Lo nuestro fue una de tantas casualidades que tiene la vida. No recuerdo
exactamente a partir de qué momento, pero bastante antes de saber lo que era
una demanda, tuve claro que quería estudiar Derecho. La primera vez que, ya
como estudiante, subí las escaleras de piedra de la uni –que era como todo el mundo
llamaba a María Cristina- fue un 2 de octubre de 2006. Hacía dos semanas que
acababa de suspender por segunda vez el práctico del carnet de conducir, y
faltaban cuatro días para que por fin aprobara el dichoso examen.
Empecé la carrera a lo grande, o sea, suspendiendo Derecho Constitucional
en febrero, y llevándome Derecho Romano para septiembre. En segundo no recuerdo
pisar mucho la clase, y aun así salí con vida de aquella encrucijada para
llegar a tercero con nada en la mochila. De aquel curso recuerdo con mucho
cariño a la Hacienda Pública, que se vino conmigo a cuarto. Allí, como un duelo
al alba, cayeron siete asignaturas, siete, como siete soles que me llevé por
delante en junio con media de ocho y medio. Y quinto, que me hizo pensar qué
habría sido de mi expediente si me hubiera tomado la carrera tan en serio como
entonces.
Más tarde vendría el máster, que fue duro y divertido a partes iguales.
Formativo, en cualquier caso, y un tanto estresante algunas veces.
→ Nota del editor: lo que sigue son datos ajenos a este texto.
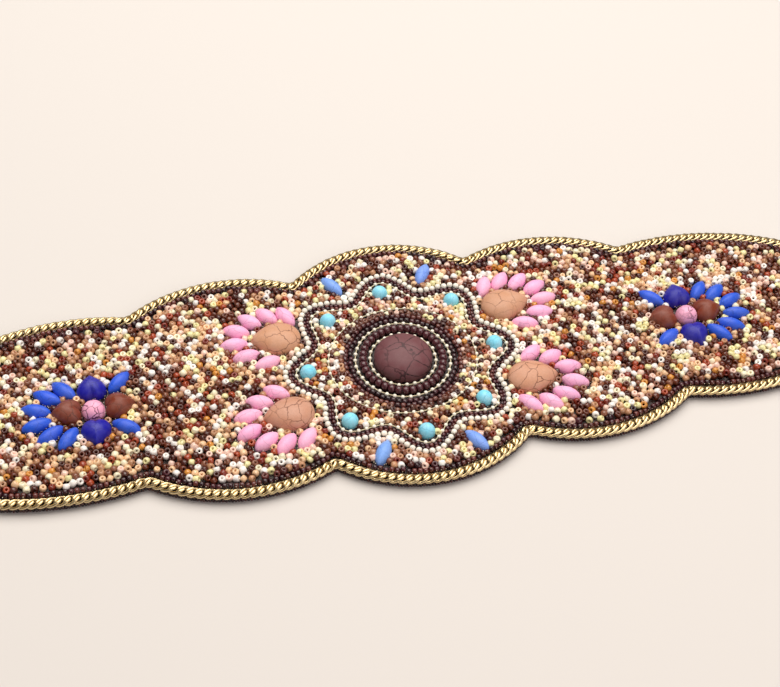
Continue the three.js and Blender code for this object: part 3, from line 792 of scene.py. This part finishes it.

Ahí ya
apunté maneras. Unas prácticas, y más tarde un trabajo. Estaba sin duda en el
lugar en el que siempre había querido estar, currando en un despacho en el
corazón de Madrid, y ejerciendo la profesión para la que me había estado
formando los últimos seis años de mi vida. Aquello no era ni más ni menos que
la consecución de una meta perseguida desde siempre. Lo tenía todo, pero me
faltaba algo. Así que lo dejé.
Después de eso vino la nube negra. Un año más bien perdido, por momentos
deprimido. Entonces apareció Alabama, que me dio la oportunidad de salir fuera
para coger aire y tomar perspectiva, para estudiar literatura y, lo más importante,
leer El Quijote. Para alcanzar una meta vital: ser profesor universitario. En
Alabama no sólo he vivido el sueño americano, sino que por primera vez he sido
una persona casi independiente. Aquí he crecido, y poco a poco he aprendido a
domesticar mis instintos. He ampliado horizontes y fronteras, y he tenido
tiempo para echar de menos cosas, sensaciones, y personas.
Llegado a este punto, lo cierto es que no tengo muy claro si realmente me
gusta la toga o no, pero tengo claro que me gusta el Derecho. Por momentos añoro
el rigor y la exactitud de las palabras, la presión de los plazos propios, la
necesidad de pensar una estrategia, y hasta hacerme el nudo de la corbata por
las mañanas. La realidad es que no creo que lo mío sea el ejercicio del Derecho,
pero no todo en lo jurídico es ser demandante o demandado. El caso es que
mañana hace 9 años que empecé a estudiar Derecho, y se me ocurre que aunque no
sea con una toga, quizás haya llegado la hora de volver a intentarlo.